前日の東村に続き、13日はN4ヘリパッド建設現場の土砂崩れについて沖縄県による立ち入り調査が行われた。午後12時ちょうどにN4にやってきた沖縄防衛局員と県の担当者は、1時間ほどN4のヘリパッド建設現場に入り、のり面の崩落状況や移植した貴重植物の調査を行った。その後、H地区のヘリパッド建設予定地に移動し、移植した貴重植物の調査を行った。
立ち入り調査終了後、N4テント向かいの広場で、県の下地岳芳環境企画統括官をはじめとした調査担当者による住民への説明が行われた。崩落現場の状況や移植した植物の生育状況などを説明し、住民からの質問に答えていた。今日の調査をもとに今後、ヘリパッド建設現場の崩落の原因分析や、赤土流出に対する対処への判断などを行うとのこと。
今回の立ち入り調査は、1月31日に行ったヘリパッドいらない住民の会による沖縄県への申し入れを受けてのものである。土砂崩落が起こってからすでに1ヶ月余が経っており、沖縄防衛局と大米建設によって崩落直後の痕跡は消され、「修復」の名のもとに状況を過小評価させる弥縫策も施されているだろう。県は事故直後の写真を沖縄防衛局に求め、保護シートが敷かれる前に何があったかを把握したうえで、住民の目線に立って検証してもらいたい。

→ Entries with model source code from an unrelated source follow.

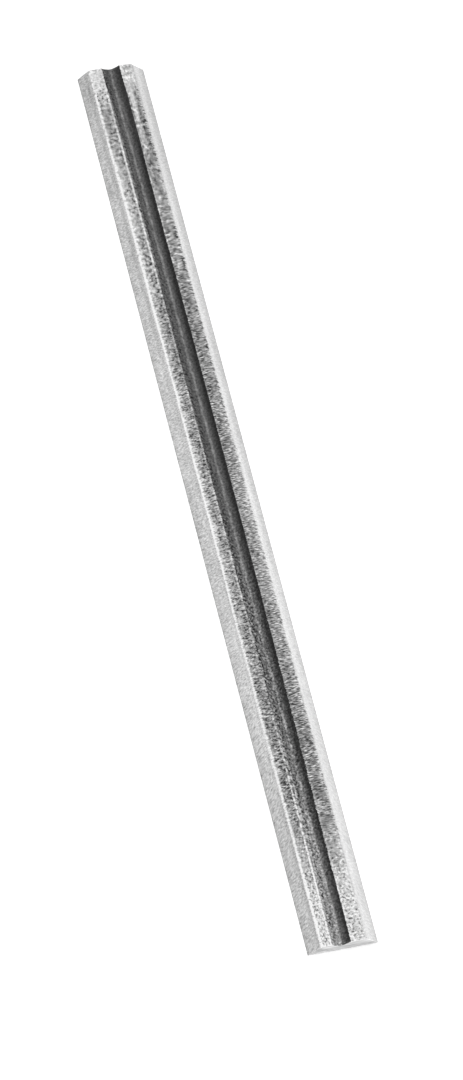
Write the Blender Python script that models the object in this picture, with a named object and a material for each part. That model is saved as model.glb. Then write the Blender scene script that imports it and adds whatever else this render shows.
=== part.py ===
"""Reversible planer knife: a thin bar of tungsten carbide with two cutting edges.

The back face, the two long bevels and the ends are ground straight. The narrow upper
face is left as it was pressed and sintered: two lands, broken at their outer edges,
with a locating groove between them that sintering has bowed slightly sideways.
X runs along the knife, Y across it and Z up from the back face. Lengths are in metres.
"""
import math

import bmesh
import bpy

# Ground form
LENGTH = 0.0820
WIDTH = 0.0055
THICKNESS = 0.0011
BEVEL_ANGLE = math.radians(48.0)

# Broken edge between each bevel and its land
SHOULDER_WIDTH = 0.00022
SHOULDER_DROP = 0.00007

# Locating groove
GROOVE_WIDTH = 0.00145
GROOVE_DEPTH = 0.00038
GROOVE_FLOOR = 0.00010
FLANK_RADIUS = 0.0015
LIP_RADIUS = 0.00008

# Sideways bow of the groove
BOW_RADIUS = 5.3
BOW_MIDDLE = 0.008
BOW_OFFSET = -0.000045

# Wear at the ends
END_ROUND = 0.00010
WORN_CORNER = 0.00020

# Facets
SPANS_ALONG = 12
END_STEPS = 4
SHOULDER_STEPS = 4
LIP_STEPS = 3
FLANK_STEPS = 8
SHARP_ANGLE = math.radians(20.0)
FLAT_ANGLE = math.radians(0.5)


def arc(centre, radius, start, end, steps):
    """Points on a circle from one angle to another, both ends included."""
    turns = [start + (end - start) * i / steps for i in range(steps + 1)]
    return [(centre[0] + radius * math.cos(a), centre[1] + radius * math.sin(a)) for a in turns]


def fall_back(distance, radius):
    """How far a corner rounded to a radius lies back, at a distance from its end."""
    if distance >= radius:
        return 0.0
    return radius - math.sqrt(radius**2 - (radius - distance) ** 2)


def groove_half(height):
    """One side of the groove, from its floor out to its land, measured from its middle."""
    floor = (GROOVE_FLOOR / 2, height - GROOVE_DEPTH)
    mouth = (GROOVE_WIDTH / 2, height)
    chord = math.dist(floor, mouth)
    lean = math.atan2(mouth[1] - floor[1], mouth[0] - floor[0])
    reach = math.sqrt(FLANK_RADIUS**2 - (chord / 2) ** 2)
    centre = (
        (floor[0] + mouth[0]) / 2 - reach * math.sin(lean),
        (floor[1] + mouth[1]) / 2 + reach * math.cos(lean),
    )
    # The lip's circle touches the land from below and the flank's circle from outside
    lip_z = height - LIP_RADIUS
    apart = FLANK_RADIUS + LIP_RADIUS
    lip = (centre[0] + math.sqrt(apart**2 - (lip_z - centre[1]) ** 2), lip_z)
    touch = math.atan2(lip[1] - centre[1], lip[0] - centre[0])
    foot = math.atan2(floor[1] - centre[1], floor[0] - centre[0])
    flank = arc(centre, FLANK_RADIUS, foot, touch, FLANK_STEPS)
    rounded = arc(lip, LIP_RADIUS, touch + math.pi, math.pi / 2, LIP_STEPS)
    return flank + rounded[1:]


def ground_half(height, inset):
    """One side of the ground form, from its land out to its cutting edge."""
    half_width = WIDTH / 2 - inset
    bevel_z = height - SHOULDER_DROP
    bevel_y = half_width - bevel_z / math.tan(BEVEL_ANGLE)
    radius = (SHOULDER_WIDTH**2 + SHOULDER_DROP**2) / (2 * SHOULDER_DROP)
    centre = (bevel_y - SHOULDER_WIDTH, height - radius)
    roll = math.asin(SHOULDER_WIDTH / radius)
    shoulder = arc(centre, radius, math.pi / 2, math.pi / 2 - roll, SHOULDER_STEPS)
    return shoulder + [(half_width, 0.0)]


def section(x):
    """The knife's outline at one place along it, from the +Y cutting edge to the -Y one."""
    height = THICKNESS - fall_back(LENGTH / 2 - abs(x), END_ROUND)
    inset = max(0.0, WORN_CORNER - (LENGTH / 2 - x))
    bow = BOW_OFFSET + (x - BOW_MIDDLE) ** 2 / (2 * BOW_RADIUS)
    groove = groove_half(height)
    left = [(bow + y, z) for y, z in groove] + ground_half(height, 0.0)
    right = [(bow - y, z) for y, z in groove] + [(-y, z) for y, z in ground_half(height, inset)]
    return left[::-1] + right


def stations():
    """Places along the knife: even spans, and closer ones where the ends are worn."""
    rounded = {END_ROUND * (1 - math.sin(math.pi / 2 * i / END_STEPS)) for i in range(END_STEPS + 1)}
    worn = rounded | {WORN_CORNER}
    start = max(rounded) - LENGTH / 2
    span = (LENGTH - max(rounded) - max(worn)) / SPANS_ALONG
    middle = {start + span * i for i in range(1, SPANS_ALONG)}
    return sorted({x - LENGTH / 2 for x in rounded} | middle | {LENGTH / 2 - x for x in worn})


def make_knife():
    """Loft the section along the knife and close both ends."""
    mesh = bmesh.new()
    rings = [[mesh.verts.new((x, y, z)) for y, z in section(x)] for x in stations()]
    for ring, following in zip(rings, rings[1:]):
        for i in range(len(ring)):
            j = (i + 1) % len(ring)
            mesh.faces.new((ring[i], ring[j], following[j], following[i]))
    mesh.faces.new(rings[0][::-1])
    mesh.faces.new(rings[-1])
    bmesh.ops.recalc_face_normals(mesh, faces=mesh.faces)
    # Each land and ground face is one flat face from end to end
    outer = SHOULDER_STEPS + 2
    ground = [vert for ring in rings for vert in ring[:outer] + ring[-outer:]]
    edges = list({edge for vert in ground for edge in vert.link_edges})
    bmesh.ops.dissolve_limit(mesh, angle_limit=FLAT_ANGLE, verts=ground, edges=edges)
    data = bpy.data.meshes.new("knife")
    mesh.to_mesh(data)
    mesh.free()
    data.shade_smooth()
    data.set_sharp_from_angle(angle=SHARP_ANGLE)
    knife = bpy.data.objects.new("knife", data)
    bpy.context.scene.collection.objects.link(knife)
    return knife


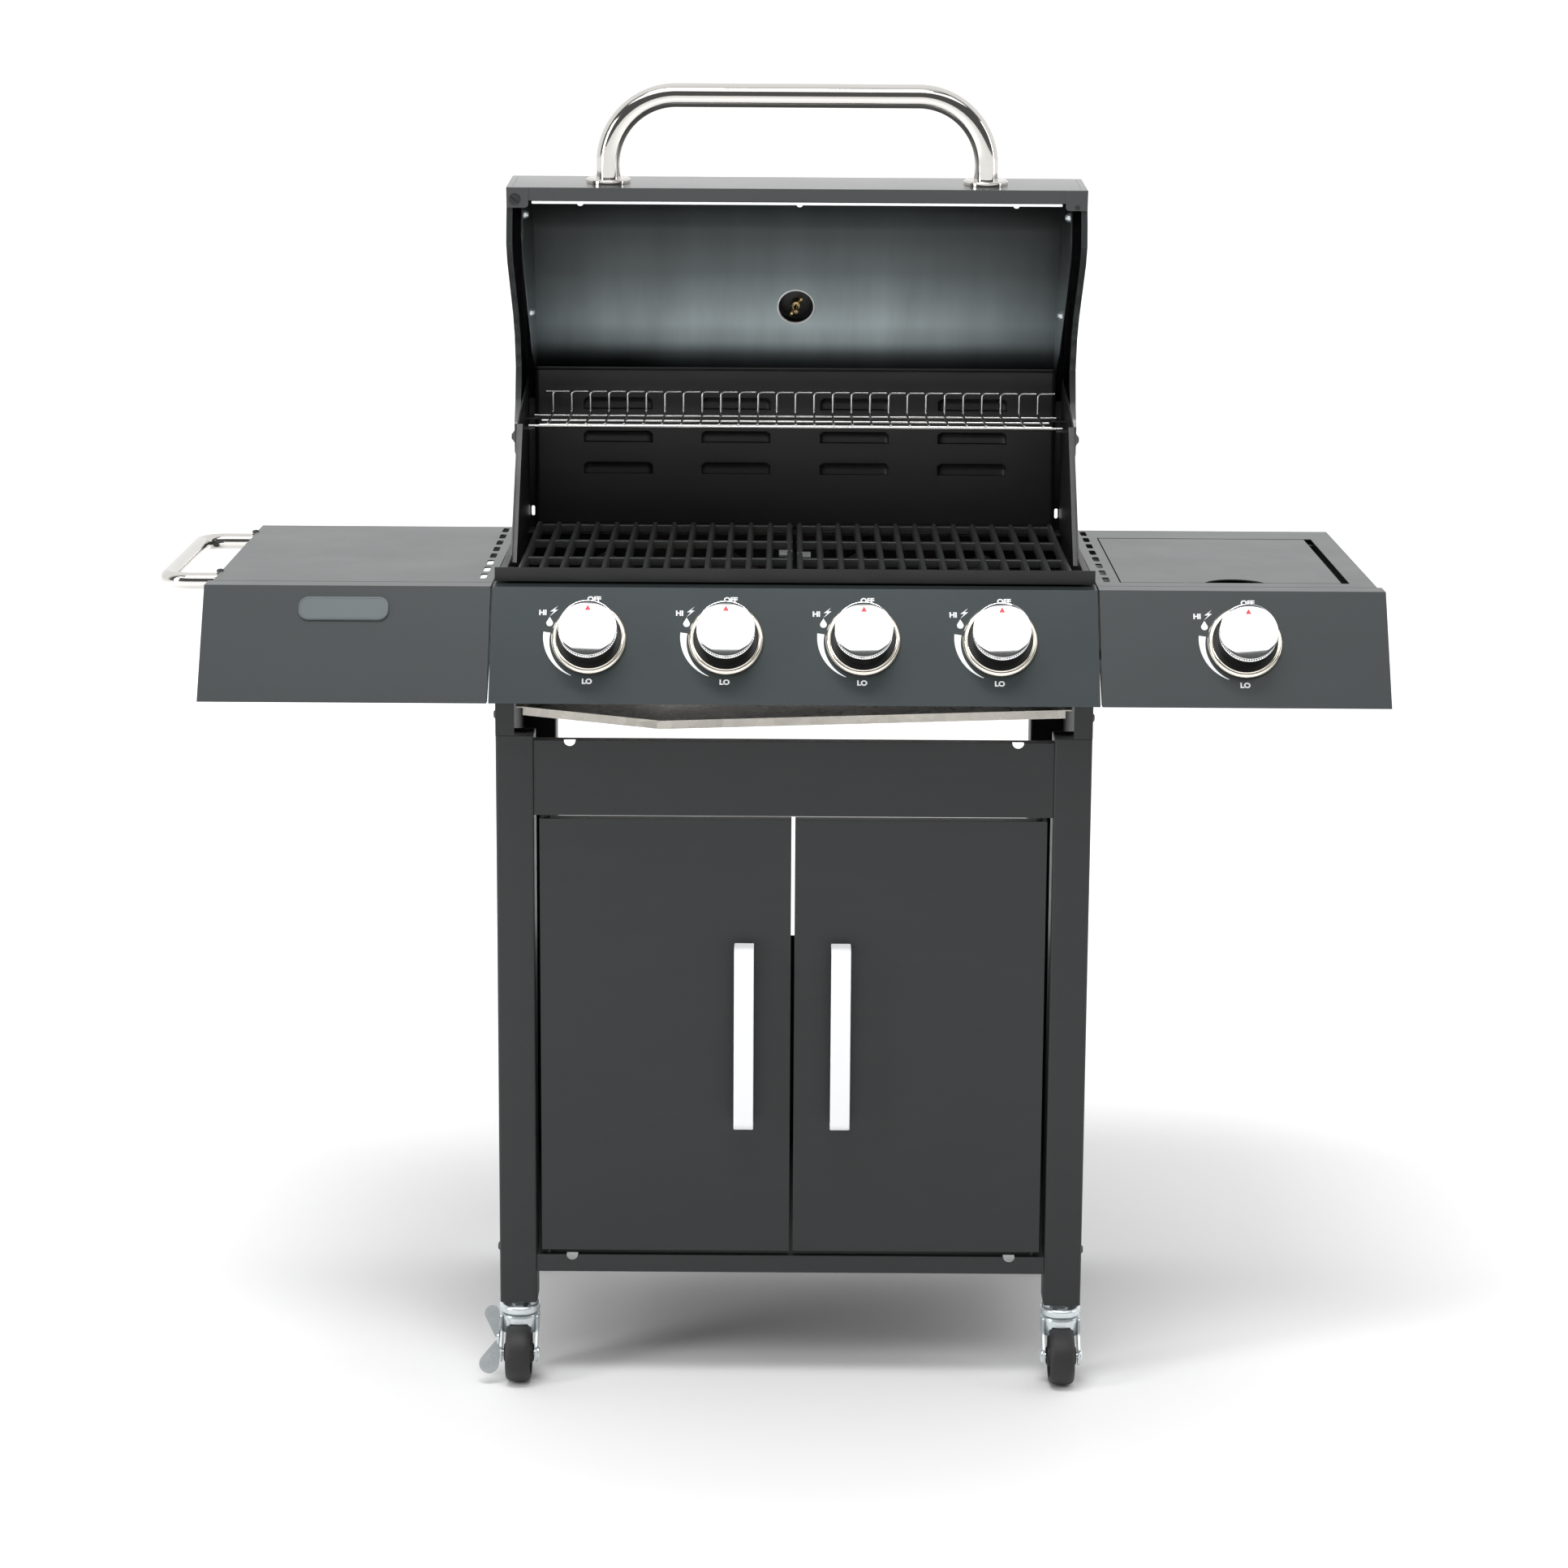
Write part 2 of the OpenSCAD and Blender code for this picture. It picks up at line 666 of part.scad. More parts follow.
// Cup-shaped knob with a boss that takes the spindle.
module knob(i) {
  r = knob_d / 2;
  skirt = r - knob_round;
  step = knob_face - 13;
  inner = skirt - knob_wall;
  bore = spindle_d / 2 + run_gap;
  boss = spindle_d / 2 + 4;
  roof = knob_face - 4;
  color("silver") placed() on_panel(knobs[i - 1], knob_down) rotate_extrude()
    polygon([[bore, knob_back], [boss, knob_back], [boss, roof], [inner, roof],
      [inner, knob_back], [skirt, knob_back], [skirt, step - 1], [r, step + 1],
      [r, knob_face - knob_round], [skirt, knob_face], [0, knob_face],
      [0, spindle_tip + part_gap], [bore, spindle_tip + part_gap]]);
}

module knob_bezels()
  color("silver") placed() for (x = knobs) on_panel(x, knob_down) rotate_extrude()
    polygon([[35, 0], [bezel_d / 2, 0], [bezel_d / 2 - 2, 5], [38, 7], [35, 5]]);

// ---- panel and shelves ----

// Section of the slanted panel in (Y, Z): top flange, slope, folded foot.
module panel_section(back) {
  foot_z = top_z - panel_h;
  fold_y = panel_foot + foot_fold;
  polygon([[back, top_z], [panel_y, top_z], [panel_foot, foot_z], [fold_y, foot_z],
           [fold_y, foot_z + sheet], [panel_foot + 2 * sheet, foot_z + sheet],
           [panel_y + sheet, top_z - sheet], [back, top_z - sheet]]);
}

module panel_end()
  polygon([[shelf_front, top_z - sheet], [panel_y + 1, top_z - sheet],
           [panel_foot + 2 * sheet, top_z - panel_h + sheet],
           [panel_foot + foot_fold, top_z - panel_h + sheet], [panel_y + 4, top_z - panel_h + 60]]);

module control_panel()
  color("slategray") placed() difference() {
    union() {
      along_x(-panel_w / 2, panel_w) panel_section(tub_front - 0.5);
      both_sides() along_x(-panel_w / 2, sheet) panel_end();
    }
    for (x = knob_x) on_panel(x, knob_down) translate([0, 0, -5]) cylinder(h = 10, d = spindle_d + 8);
  }

// A shelf: folded top, slanted fascia, ventilation slots beside the firebox.
module shelf() {
  along_x(shelf_in, fascia_end - shelf_in) panel_section(shelf_front);
  for (x = [shelf_in, fascia_end - sheet]) along_x(x, sheet) panel_end();
  difference() {
    block([shelf_in, shelf_front, top_z - skirt_h], [shelf_end, shelf_back, top_z]);
    block([shelf_in + sheet, shelf_front + sheet, top_z - skirt_h - 1],
          [shelf_end - sheet, shelf_back - sheet, top_z - sheet]);
    for (i = [0:7]) translate([slot_x, slot_y + slot_pitch * i, top_z - 3])
      linear_extrude(5) rounded(7.5, 30, 3.5);
  }
}

module left_shelf() color("slategray") placed() mirror([1, 0, 0]) shelf();

module right_shelf() {
  color("slategray") placed() {
    difference() {
      shelf();
      block([well_in, well_front, top_z - 3], [well_out, well_rear, top_z + 1]);
      on_panel(side_knob_x, knob_down) translate([0, 0, -5]) cylinder(h = 10, d = spindle_d + 8);
    }
  }
}

module badge_plate()
  color("gray") placed() on_panel(badge_x, badge_down) linear_extrude(3) rounded(99, 27, 11);

// Tube that stands out of the left shelf's skirt.
module side_handle() {
  r = 28;
  y0 = rail_tube_y[0];
  y1 = rail_tube_y[1];
  root_x = -shelf_end;
  color("silver") placed() translate([0, 0, rail_tube_z]) {
    for (y = rail_tube_y) translate([rail_tube_x + r, y, 0]) rotate([0, 90, 0])
      cylinder(h = root_x - rail_tube_x - r, d = rail_tube_d);
    translate([rail_tube_x, y0 + r, 0]) rotate([-90, 0, 0])
      cylinder(h = y1 - y0 - 2 * r, d = rail_tube_d);
    translate([rail_tube_x + r, y0 + r, 0]) rotate([0, 0, 180])
      rotate_extrude(angle = 90) translate([r, 0]) circle(d = rail_tube_d);
    translate([rail_tube_x + r, y1 - r, 0]) rotate([0, 0, 90])
      rotate_extrude(angle = 90) translate([r, 0]) circle(d = rail_tube_d);
  }
}

// ---- side burner ----

// Box under the opening; its side walls carry the cover's pins.
module side_burner_bowl() {
  in = well_margin - sheet;
  color("dimgray") placed() {
    difference() {
      block([well_in - well_margin, well_front - well_margin, bowl_floor],
            [well_out + well_margin, well_rear + well_margin, top_z - sheet]);
      block([well_in - in, well_front - in, bowl_floor + sheet],
            [well_out + in, well_rear + in, top_z]);
      translate([well_mid, well_y, bowl_floor - 1]) cylinder(h = sheet + 2, d = 30);
    }
    pin_between(well_in - in - 0.5, cover_in + sheet + 1);
    pin_between(cover_out - sheet - 1, well_out + in + 0.5);
  }
}

module pin_between(x0, x1)
  translate([x0, cover_axis_y, cover_axis_z]) rotate([0, 90, 0])
    cylinder(h = x1 - x0, d = cover_pin_d);

module side_burner_head()
  color("goldenrod") placed() translate([well_mid, well_y, bowl_floor - 20]) {
    cylinder(h = 45, d = 29);
    translate([0, 0, 30]) cylinder(h = 16, d = head_d);
    translate([0, 0, 46]) cylinder(h = 5, d = head_d - 10);
  }

module pot_support() {
  rod = 5;
  middle = 18;                      // half of the open middle
  span_x = well_out - well_in + 2 * (well_margin - sheet) - 1;
  span_y = well_rear - well_front + 2 * (well_margin - sheet) - 12;
  z = top_z - cover_rim - 5.5;
  leg = z - rod / 2 - bowl_floor - sheet;
  color("black") placed() translate([well_mid, well_y, z]) {
    difference() {
      cube([span_x, span_y, rod], center = true);
      cube([span_x - 2 * rod, span_y - 2 * rod, rod + 1], center = true);
    }
    for (s = [-1, 1]) {
      translate([s * (span_x / 4 + middle / 2), 0, 0])
        cube([span_x / 2 - middle, rod, rod], center = true);
      translate([0, s * (span_y / 4 + middle / 2), 0])
        cube([rod, span_y / 2 - middle, rod], center = true);
      for (t = [-1, 1]) translate([s * (span_x - rod) / 2, t * (span_y - rod) / 2, -leg / 2])
        cube([rod, rod, leg + rod], center = true);
    }
  }
}

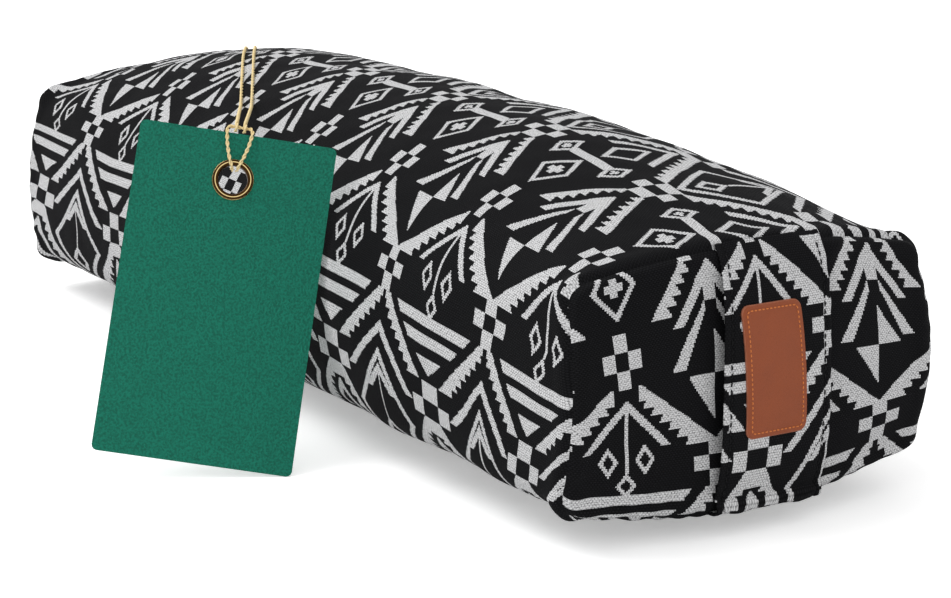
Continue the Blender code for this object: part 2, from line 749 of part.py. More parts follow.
def make_twine():
    hitch = tube("twine_hitch", smooth_route(hitch_route(), HITCH_POINTS), TWINE_RADIUS)
    finish(hitch, TWINE_CREAM, 0.9)
    for name, side in (("left", -1), ("right", 1)):
        strand = tube(f"twine_strand_{name}", strand_route(side), TWINE_RADIUS)
        finish(strand, TWINE_CREAM, 0.9)
    middle = far_panel_place(STRAND_ACROSS, STRAND_DROP_SHARES[-1], KNOT_RADIUS + GAP)
    middle.z -= KNOT_LENGTH / 2 + 2 * GAP
    bm = bmesh.new()
    bmesh.ops.create_icosphere(bm, subdivisions=2, radius=1)
    size = Matrix.Diagonal((KNOT_RADIUS, KNOT_RADIUS, KNOT_LENGTH / 2, 1))
    bm.transform(Matrix.Translation(middle) @ size)
    finish(mesh_object("twine_knot", bm), TWINE_CREAM, 0.9, smooth=True)


make_cover()
make_inner_cushion()
make_zip()
make_slider()
make_handle()
make_tag()
make_twine()
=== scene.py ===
"""Dresses the rectangular yoga bolster: the stuffed jacquard cover, its carry band with
the leather patch, the rear zip, the hang tag on its twine, and a plain studio."""
import json
import math
from typing import NamedTuple

import bpy
import numpy as np
from bpy.props import FloatProperty, FloatVectorProperty, PointerProperty
from mathutils import Matrix, Vector


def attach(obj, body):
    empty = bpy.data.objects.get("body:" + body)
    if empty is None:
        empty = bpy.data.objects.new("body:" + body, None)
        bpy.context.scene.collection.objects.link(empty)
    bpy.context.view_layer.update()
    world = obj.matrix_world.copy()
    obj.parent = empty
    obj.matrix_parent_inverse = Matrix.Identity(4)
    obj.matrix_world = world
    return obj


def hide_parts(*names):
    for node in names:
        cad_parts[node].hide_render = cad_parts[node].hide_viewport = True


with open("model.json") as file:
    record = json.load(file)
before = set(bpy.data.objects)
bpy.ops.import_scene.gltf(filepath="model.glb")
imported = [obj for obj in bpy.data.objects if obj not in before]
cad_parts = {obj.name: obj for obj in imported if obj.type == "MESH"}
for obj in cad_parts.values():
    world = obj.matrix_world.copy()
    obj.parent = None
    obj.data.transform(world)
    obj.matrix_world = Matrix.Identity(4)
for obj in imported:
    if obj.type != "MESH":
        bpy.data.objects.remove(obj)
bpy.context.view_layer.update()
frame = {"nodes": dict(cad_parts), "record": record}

bl_info = {
    "name": "Rectangular Yoga Bolster",
    "version": (1, 0, 0),
    "blender": (4, 5, 0),
    "location": "View3D > Sidebar > Bolster",
    "description": "Builds a stuffed rectangular bolster with its band, zip and hang tag",
    "category": "Add Mesh",
}

PHOTO_SIZE = (951, 598)
MM = 0.001


# Small tools


def linear(code):
    """A colour written as sRGB hex, turned to linear light."""
    parts = [int(code[i : i + 2], 16) / 255 for i in (1, 3, 5)]
    return tuple(c / 12.92 if c <= 0.04045 else ((c + 0.055) / 1.055) ** 2.4 for c in parts)


def seeded_waves(x, y, z, scale, seed):
    """Smooth bumps, mostly from -1 to 1: nine sine waves added up and divided by 4.5.
    Their directions and phases come from the seed, and their lengths are near the scale."""
    rng = np.random.default_rng(seed)
    total = np.zeros_like(x)
    for _ in range(9):
        way = rng.normal(size=3)
        way /= np.linalg.norm(way)
        wave = 2 * math.pi / (scale * rng.uniform(0.7, 1.5))
        total += np.sin(wave * (way[0] * x + way[1] * y + way[2] * z) + rng.uniform(0, 6.3))
    return total / 4.5


def add_mesh(name, points, faces, uv=None, smooth=True):
    """An object at the origin from arrays of points and faces, with the UV of each corner."""
    mesh = bpy.data.meshes.new(name)
    mesh.from_pydata(points.reshape(-1, 3).tolist(), [], faces)
    if uv is not None:
        layer = mesh.uv_layers.new(name="cloth")
        layer.uv.foreach_set("vector", np.asarray(uv, np.float32).ravel())
    mesh.validate()
    mesh.update()
    if smooth:
        mesh.shade_smooth()
    obj = bpy.data.objects.new(name, mesh)
    bpy.context.scene.collection.objects.link(obj)
    return obj


def grid_faces(rows, columns):
    """Corner indices of the faces of a grid of rows by columns, closed round its columns."""
    r, c = np.mgrid[0 : rows - 1, 0:columns]
    first, second = r * columns + c, r * columns + (c + 1) % columns
    return np.stack([first, second, second + columns, first + columns], -1)


def run_along(points):
    """Distance along a path to each of its points: the sum of the steps before it."""
    return np.concatenate([[0], np.cumsum(np.linalg.norm(np.diff(points, axis=0), axis=1))])


def signed_power(values, power):
    """Each value's size to a power, with its sign kept: it squares off a circle."""
    return np.sign(values) * np.abs(values) ** power


def unit(vectors):
    """Each vector of an array drawn to length one."""
    return vectors / np.linalg.norm(vectors, axis=-1)[..., None]


def even_path(points, step):
    """The same path with points at even steps along it."""
    run = run_along(points)
    at = np.linspace(0, run[-1], max(int(run[-1] / step), 8))
    return np.stack([np.interp(at, run, points[:, k]) for k in range(3)], -1)


def smoothed(points, times):
    """A path eased by moving each inner point half way to the middle of its neighbours,
    ends held, so many times."""
    points = points.copy()
    for _ in range(times):
        middle = (points[:-2] + points[2:]) / 2
        points[1:-1] += (middle - points[1:-1]) / 2
    return points


def carried_frames(path):
    """Two unit vectors square to the path at each point, carried along it untwisted."""
    ahead = unit(np.gradient(path, axis=0))
    side = np.cross(ahead[0], [0.0, 0.0, 1.0] if abs(ahead[0, 2]) < 0.9 else [1.0, 0.0, 0.0])
    sides = []
    for way in ahead:
        side = side - way * (side @ way)
        side = side / np.linalg.norm(side)
        sides.append(side)
    sides = np.array(sides)
    return sides, np.cross(ahead, sides)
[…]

県の説明の最中も、MV22オスプレイの爆音があたりに響いていた。現在建設中のヘリパッド=オスプレイパッドは県道から100メートルほどしか離れていない。現場に立って県職員の皆さんは、住民の生活地域との近さを実感したはずだ。また、三方を谷間に囲まれ、接地帯のすぐ側まで土砂崩れが迫っていることなど、立地条件の危険性も認識したはずである。たんに赤土流出にとどまらない問題の深刻さを、県知事に伝えてもらいたい。
県の担当者による説明では、N4のヘリパッド建設に伴う貴重植物の移植について次の報告がなされていた。
アメヒサカキ 移植数 3本 生存数 1本
ヤナギバモクセイ 移植数 6本 生存数 1本
トサカメオトラン 移植数 6本 生存数 6本
キヌラン属1種 移植数 1本 生存数 0本
タカサゴヤガラ 移植数 1本 生存数 1本
5種のうち3種は惨憺たる状況である。N4のヘリパッド建設がなければ、これらの貴重植物が失われることもなかった。H地区の移植はうまくいっているようだが、実際に工事が行われればどうなるか分からない。今回の土砂崩落によっても、埋もれてしまった植物があるはずだ。
N4のゲート付近からは、崩落したのり面に生えていた樹木の伐採された残骸が見える。これ以上の自然破壊を許さないためにも、N4のヘリパッド建設を中止し、計画を撤回したうえで森林の回復措置を図るべきだ。ノグチゲラやヤンバルクイナが生息する森に、オスプレイやヘリの爆音を轟かせて、何が世界自然遺産の候補地だろうか。